George Coghill

No. 48
- Position: Safety

Personal information
- Born: March 30, 1970 (age 56) Fredericksburg, Virginia, U.S.

Career information
- College: Wake Forest
- NFL draft: 1993: undrafted

Career history
- New Orleans Saints (1993); Scottish Claymores (1995–1997); Denver Broncos (1997–2001);

Awards and highlights
- 2× Super Bowl champion (XXXII, XXXIII); World Bowl champion (1996); Scottish Claymores Hall of Fame; Third-team All-American (1992); 2× First-team All-ACC (1991, 1992);

Career NFL statistics
- Tackles: 34
- Interceptions: 3
- Stats at Pro Football Reference

= George Coghill (American football) =

American football player (born 1970)

George Coghill (born March 3, 1970) is an American former professional football player who was a safety for the Denver Broncos of the National Football League (NFL) and the Scottish Claymores (of the World League). He played college football at Wake Forest and high school football at James Monroe High School in Fredericksburg, Virginia, where he lettered in football, basketball, baseball and track. He is currently the Head Football Coach of James Monroe High School.

==College career==
Coghill played college football at Wake Forest from 1989 to 1992. He was All-ACC two years in a row and a third-team All-American in 1992. A member of the 1992 Independence Bowl champions, Coghill graduated with a degree in sociology in 1993.

==Professional career==
===Scottish Claymores===
Undrafted in 1993, Coghill signed with the New Orleans Saints as a free agent, but tore a knee ligament in an exhibition game in Tokyo. Following recovering from his injury, Coghill was allocated to the Scottish Claymores of the World Football League, where he became one of the short-lived franchise’s best players. Coghill became the Claymores’ all-time leading tackler and all-time interception leader, with 123 and 6 respectively, and is a member of Scottish Claymores Hall of Fame.

===Denver Broncos===
Coghill signed with the Denver Broncos in 1997, and won a ring as a member of the Super Bowl XXXII winners, although he was a member of the team’s practice squad and did not play in any regular season games.

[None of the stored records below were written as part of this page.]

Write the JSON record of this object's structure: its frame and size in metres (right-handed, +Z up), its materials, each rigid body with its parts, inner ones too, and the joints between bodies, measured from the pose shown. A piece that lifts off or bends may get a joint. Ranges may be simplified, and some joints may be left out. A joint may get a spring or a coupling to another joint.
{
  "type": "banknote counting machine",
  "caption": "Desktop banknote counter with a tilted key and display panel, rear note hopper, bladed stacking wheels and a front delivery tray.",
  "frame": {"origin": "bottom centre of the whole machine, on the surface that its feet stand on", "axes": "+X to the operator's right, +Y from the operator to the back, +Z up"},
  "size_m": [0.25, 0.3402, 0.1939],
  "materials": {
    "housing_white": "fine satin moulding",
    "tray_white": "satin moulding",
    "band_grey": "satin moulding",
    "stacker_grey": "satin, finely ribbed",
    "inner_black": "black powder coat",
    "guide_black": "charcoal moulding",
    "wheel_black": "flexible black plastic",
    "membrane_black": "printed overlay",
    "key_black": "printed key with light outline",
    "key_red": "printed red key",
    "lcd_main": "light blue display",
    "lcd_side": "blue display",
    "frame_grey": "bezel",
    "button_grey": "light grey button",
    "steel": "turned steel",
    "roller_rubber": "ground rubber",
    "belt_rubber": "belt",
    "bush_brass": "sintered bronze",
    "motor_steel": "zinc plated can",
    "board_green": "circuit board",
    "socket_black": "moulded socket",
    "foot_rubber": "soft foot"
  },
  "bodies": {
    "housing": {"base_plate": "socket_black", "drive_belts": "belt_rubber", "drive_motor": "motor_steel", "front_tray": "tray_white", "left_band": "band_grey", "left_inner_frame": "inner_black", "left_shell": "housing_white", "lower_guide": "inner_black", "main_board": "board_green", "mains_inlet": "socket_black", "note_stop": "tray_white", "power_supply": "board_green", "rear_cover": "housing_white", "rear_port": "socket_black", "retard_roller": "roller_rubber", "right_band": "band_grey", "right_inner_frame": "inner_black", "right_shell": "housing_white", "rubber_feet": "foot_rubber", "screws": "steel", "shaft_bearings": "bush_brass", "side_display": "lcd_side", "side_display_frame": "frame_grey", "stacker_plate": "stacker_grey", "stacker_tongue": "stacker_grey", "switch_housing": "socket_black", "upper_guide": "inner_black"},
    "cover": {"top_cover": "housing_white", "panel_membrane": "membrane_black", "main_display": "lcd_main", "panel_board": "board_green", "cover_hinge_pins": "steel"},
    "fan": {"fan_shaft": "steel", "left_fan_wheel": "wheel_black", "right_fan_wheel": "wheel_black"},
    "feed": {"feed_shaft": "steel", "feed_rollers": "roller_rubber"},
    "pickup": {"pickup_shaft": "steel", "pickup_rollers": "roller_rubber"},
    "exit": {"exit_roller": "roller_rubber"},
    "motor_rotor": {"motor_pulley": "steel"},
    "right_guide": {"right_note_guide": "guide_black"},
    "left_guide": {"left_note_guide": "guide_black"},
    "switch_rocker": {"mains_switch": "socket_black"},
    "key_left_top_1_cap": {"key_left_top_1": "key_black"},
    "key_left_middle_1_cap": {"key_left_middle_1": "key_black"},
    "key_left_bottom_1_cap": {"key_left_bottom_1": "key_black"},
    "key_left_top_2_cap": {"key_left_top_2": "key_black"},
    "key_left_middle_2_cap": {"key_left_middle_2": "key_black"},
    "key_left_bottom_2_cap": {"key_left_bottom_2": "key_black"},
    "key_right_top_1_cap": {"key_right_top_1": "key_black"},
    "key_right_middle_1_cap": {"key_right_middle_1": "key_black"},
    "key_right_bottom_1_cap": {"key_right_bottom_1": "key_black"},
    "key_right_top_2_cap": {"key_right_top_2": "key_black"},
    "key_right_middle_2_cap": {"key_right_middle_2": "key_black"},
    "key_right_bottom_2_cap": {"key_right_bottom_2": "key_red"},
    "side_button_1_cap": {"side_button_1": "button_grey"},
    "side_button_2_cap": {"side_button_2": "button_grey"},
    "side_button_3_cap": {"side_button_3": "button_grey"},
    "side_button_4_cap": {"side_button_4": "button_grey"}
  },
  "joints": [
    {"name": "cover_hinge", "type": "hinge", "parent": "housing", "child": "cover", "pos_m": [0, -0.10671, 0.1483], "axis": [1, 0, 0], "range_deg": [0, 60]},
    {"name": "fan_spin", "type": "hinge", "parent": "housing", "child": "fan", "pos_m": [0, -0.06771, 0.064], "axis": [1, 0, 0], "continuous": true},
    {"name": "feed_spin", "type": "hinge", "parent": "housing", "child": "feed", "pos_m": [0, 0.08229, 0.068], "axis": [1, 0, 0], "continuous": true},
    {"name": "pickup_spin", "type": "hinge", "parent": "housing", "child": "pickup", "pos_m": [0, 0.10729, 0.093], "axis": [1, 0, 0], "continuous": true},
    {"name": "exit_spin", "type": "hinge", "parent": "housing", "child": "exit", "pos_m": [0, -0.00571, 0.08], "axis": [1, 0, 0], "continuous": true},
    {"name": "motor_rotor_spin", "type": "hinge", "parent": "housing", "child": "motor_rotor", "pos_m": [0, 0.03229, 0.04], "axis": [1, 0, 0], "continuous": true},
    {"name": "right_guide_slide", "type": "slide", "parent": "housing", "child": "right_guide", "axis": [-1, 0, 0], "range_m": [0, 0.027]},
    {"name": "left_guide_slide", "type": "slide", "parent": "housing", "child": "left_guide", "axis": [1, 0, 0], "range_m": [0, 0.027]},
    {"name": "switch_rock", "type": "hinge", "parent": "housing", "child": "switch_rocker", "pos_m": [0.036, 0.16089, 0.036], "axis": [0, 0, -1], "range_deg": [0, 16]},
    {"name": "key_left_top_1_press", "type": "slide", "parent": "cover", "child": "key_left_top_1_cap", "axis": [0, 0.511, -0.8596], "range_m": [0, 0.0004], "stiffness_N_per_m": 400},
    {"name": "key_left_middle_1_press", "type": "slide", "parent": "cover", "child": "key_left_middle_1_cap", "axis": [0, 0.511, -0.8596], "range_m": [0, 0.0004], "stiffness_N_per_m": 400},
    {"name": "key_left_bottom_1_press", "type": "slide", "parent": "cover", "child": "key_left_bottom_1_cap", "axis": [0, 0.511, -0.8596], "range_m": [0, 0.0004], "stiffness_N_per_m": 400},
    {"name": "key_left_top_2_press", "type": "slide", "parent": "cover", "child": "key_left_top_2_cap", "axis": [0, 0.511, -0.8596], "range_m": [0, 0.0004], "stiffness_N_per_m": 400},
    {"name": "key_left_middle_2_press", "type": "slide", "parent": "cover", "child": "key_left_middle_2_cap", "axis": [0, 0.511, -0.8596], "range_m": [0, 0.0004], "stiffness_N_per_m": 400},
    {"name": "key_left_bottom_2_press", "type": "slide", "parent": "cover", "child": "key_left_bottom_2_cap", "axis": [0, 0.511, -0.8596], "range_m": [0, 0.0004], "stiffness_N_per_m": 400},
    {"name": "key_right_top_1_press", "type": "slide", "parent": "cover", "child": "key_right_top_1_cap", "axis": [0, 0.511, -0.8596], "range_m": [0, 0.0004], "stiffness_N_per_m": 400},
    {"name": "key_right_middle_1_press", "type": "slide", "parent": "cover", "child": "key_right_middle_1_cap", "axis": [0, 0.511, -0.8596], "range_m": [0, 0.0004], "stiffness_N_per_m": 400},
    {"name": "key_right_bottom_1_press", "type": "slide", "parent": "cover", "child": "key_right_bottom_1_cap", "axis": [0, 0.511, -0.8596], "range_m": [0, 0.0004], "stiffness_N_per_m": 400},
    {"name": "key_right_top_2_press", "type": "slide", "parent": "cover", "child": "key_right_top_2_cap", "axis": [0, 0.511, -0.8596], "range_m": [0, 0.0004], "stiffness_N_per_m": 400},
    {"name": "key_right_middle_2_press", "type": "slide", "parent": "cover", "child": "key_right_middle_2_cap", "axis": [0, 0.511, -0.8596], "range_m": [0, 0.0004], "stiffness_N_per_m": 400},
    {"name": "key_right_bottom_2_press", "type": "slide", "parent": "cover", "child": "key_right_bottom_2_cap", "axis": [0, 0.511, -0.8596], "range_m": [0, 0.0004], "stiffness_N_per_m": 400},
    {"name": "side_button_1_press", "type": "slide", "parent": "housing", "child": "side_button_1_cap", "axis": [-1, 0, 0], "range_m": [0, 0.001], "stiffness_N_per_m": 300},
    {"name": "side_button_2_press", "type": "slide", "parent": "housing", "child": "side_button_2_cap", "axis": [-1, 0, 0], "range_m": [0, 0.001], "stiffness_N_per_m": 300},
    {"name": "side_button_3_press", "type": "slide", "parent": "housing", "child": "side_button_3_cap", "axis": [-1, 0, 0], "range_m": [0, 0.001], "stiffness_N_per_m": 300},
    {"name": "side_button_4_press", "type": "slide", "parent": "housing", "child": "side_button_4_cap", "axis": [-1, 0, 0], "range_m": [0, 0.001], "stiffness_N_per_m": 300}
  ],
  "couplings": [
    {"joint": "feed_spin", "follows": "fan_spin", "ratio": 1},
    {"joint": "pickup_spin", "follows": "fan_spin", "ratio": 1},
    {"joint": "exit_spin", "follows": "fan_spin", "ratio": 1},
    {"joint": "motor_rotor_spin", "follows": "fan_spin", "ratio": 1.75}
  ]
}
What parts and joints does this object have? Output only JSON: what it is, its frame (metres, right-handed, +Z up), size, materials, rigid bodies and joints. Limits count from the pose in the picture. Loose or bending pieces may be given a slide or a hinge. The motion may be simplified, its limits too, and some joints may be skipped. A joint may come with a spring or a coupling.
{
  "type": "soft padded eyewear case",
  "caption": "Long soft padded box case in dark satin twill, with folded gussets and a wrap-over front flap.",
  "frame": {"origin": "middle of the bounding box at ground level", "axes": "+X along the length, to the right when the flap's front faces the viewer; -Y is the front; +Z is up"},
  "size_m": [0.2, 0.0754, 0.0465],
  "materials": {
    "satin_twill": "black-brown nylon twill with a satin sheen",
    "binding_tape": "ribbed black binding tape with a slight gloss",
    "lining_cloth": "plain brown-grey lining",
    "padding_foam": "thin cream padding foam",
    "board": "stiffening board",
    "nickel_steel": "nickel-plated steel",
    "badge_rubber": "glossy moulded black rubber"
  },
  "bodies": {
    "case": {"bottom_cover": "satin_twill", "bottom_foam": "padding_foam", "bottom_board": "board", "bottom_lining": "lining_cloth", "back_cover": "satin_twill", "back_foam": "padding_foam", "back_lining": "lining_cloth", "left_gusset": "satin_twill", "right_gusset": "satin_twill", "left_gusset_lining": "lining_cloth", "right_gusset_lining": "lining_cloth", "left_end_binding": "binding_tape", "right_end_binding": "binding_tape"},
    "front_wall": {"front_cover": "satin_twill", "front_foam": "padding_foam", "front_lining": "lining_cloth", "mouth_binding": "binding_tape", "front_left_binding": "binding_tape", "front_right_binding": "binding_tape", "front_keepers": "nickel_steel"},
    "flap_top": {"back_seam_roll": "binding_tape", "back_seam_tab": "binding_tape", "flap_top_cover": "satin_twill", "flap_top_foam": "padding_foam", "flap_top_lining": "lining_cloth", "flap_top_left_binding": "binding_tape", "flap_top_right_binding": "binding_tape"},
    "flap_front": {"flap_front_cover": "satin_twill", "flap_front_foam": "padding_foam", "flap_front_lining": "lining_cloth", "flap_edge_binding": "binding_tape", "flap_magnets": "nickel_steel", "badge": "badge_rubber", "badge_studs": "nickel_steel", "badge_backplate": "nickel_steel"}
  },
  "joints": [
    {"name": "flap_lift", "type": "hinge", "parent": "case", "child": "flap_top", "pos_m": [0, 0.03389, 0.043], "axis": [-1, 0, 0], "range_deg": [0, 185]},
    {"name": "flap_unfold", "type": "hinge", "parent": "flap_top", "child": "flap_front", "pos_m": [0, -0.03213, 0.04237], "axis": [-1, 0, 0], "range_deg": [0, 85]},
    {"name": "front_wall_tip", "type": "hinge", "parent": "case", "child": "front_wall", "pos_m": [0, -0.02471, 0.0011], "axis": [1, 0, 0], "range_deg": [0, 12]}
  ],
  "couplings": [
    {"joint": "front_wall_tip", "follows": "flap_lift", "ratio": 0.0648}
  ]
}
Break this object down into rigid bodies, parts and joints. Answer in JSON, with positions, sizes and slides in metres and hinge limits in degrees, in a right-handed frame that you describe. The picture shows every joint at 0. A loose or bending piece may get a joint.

The following year, Coghill played nine regular season games as well as in Super Bowl XXXIII, during which he made a tackle on the opening kickoff and forced a key fumble late in the game, en route to winning a second championship ring.

==Personal==
Coghill is married and has three children: two boys and a girl; his son George Coghill III accepted an offer to play football at Virginia Tech as a preferred walk-on after playing all four years of high school football at Mountain View High School.

As of 2020 Coghill is the head football coach and is a teacher at his alma mater James Monroe High School in Fredericksburg, Virginia.